[STATED PROBLEM] Select the lines below containing the word "follow".

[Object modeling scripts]
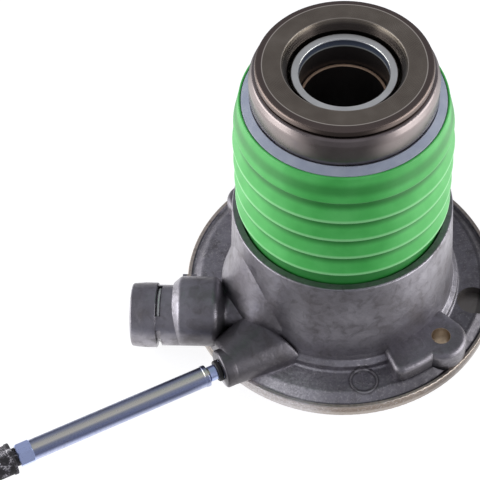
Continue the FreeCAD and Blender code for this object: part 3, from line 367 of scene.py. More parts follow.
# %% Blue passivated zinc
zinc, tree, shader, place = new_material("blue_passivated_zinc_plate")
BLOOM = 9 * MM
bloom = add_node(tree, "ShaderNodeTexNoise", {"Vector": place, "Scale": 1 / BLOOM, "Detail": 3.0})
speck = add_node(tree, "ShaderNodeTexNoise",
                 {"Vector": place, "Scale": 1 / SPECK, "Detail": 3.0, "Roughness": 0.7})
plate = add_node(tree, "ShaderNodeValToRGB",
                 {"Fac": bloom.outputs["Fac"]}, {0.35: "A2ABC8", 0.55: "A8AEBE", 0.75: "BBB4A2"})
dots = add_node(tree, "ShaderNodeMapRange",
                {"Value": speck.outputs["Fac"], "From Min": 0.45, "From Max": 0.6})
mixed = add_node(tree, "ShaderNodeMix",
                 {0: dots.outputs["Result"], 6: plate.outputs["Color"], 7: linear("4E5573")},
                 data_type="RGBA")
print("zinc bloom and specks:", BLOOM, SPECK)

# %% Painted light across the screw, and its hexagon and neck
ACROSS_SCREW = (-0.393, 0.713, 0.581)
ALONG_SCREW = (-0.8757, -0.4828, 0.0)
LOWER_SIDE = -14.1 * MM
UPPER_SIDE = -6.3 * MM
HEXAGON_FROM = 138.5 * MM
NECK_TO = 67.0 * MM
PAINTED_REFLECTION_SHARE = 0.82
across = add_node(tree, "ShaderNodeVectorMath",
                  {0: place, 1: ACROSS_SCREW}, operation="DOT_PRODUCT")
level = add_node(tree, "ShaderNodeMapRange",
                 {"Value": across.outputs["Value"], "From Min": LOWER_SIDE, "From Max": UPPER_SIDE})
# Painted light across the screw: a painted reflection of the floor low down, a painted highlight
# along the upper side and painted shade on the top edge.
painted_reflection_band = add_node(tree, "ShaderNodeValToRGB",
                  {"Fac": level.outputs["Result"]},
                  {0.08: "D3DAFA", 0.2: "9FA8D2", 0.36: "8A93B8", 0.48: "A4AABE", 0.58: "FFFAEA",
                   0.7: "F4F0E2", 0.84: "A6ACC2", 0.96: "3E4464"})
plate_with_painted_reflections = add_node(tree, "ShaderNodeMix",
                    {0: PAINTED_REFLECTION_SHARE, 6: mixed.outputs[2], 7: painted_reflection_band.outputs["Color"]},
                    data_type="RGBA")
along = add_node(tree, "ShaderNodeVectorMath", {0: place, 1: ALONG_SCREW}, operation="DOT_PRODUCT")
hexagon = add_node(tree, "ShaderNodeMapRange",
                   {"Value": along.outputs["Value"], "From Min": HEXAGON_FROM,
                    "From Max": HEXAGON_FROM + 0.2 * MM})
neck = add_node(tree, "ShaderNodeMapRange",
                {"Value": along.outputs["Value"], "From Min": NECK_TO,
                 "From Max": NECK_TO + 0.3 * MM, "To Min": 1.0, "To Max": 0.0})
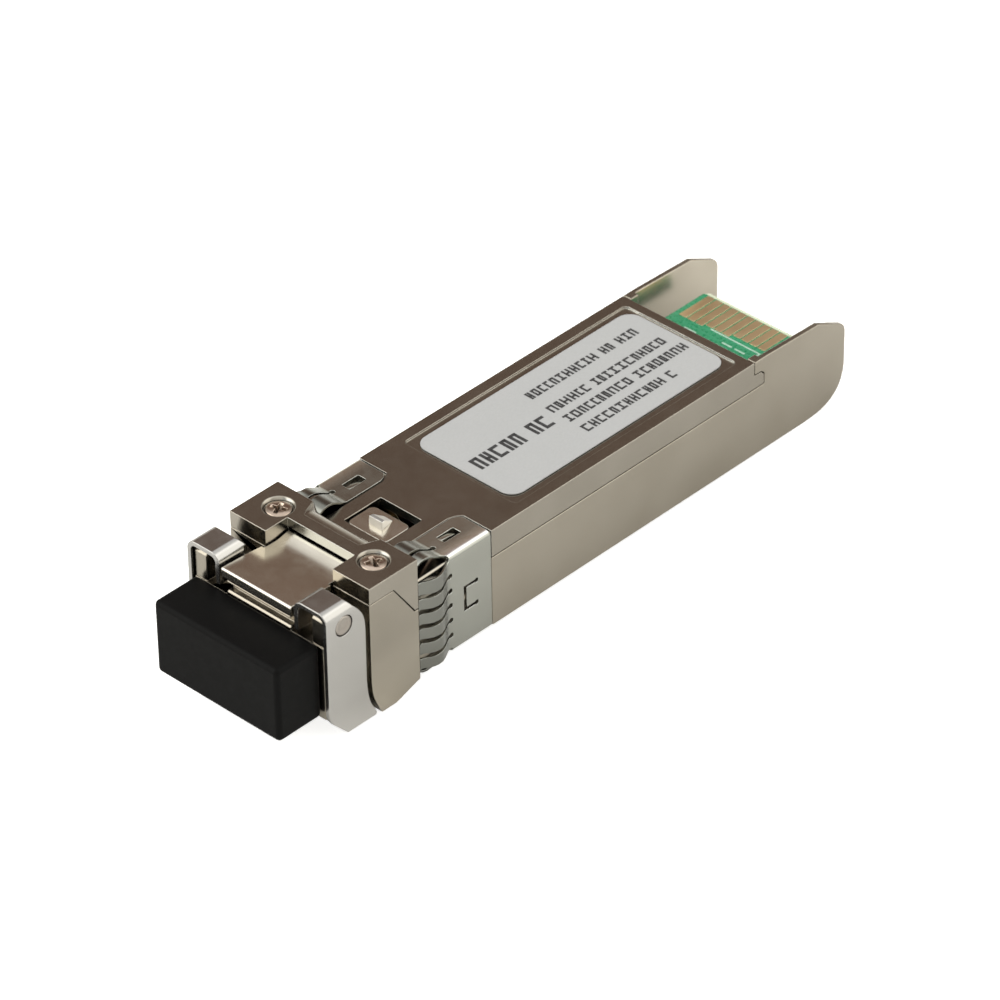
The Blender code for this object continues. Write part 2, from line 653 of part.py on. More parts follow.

[WRITTEN RESPONSE]
Continue the FreeCAD and Blender code for this object: part 3, from line 367 of scene.py. More parts follow.
The Blender code for this object continues. Write part 2, from line 653 of part.py on. More parts follow.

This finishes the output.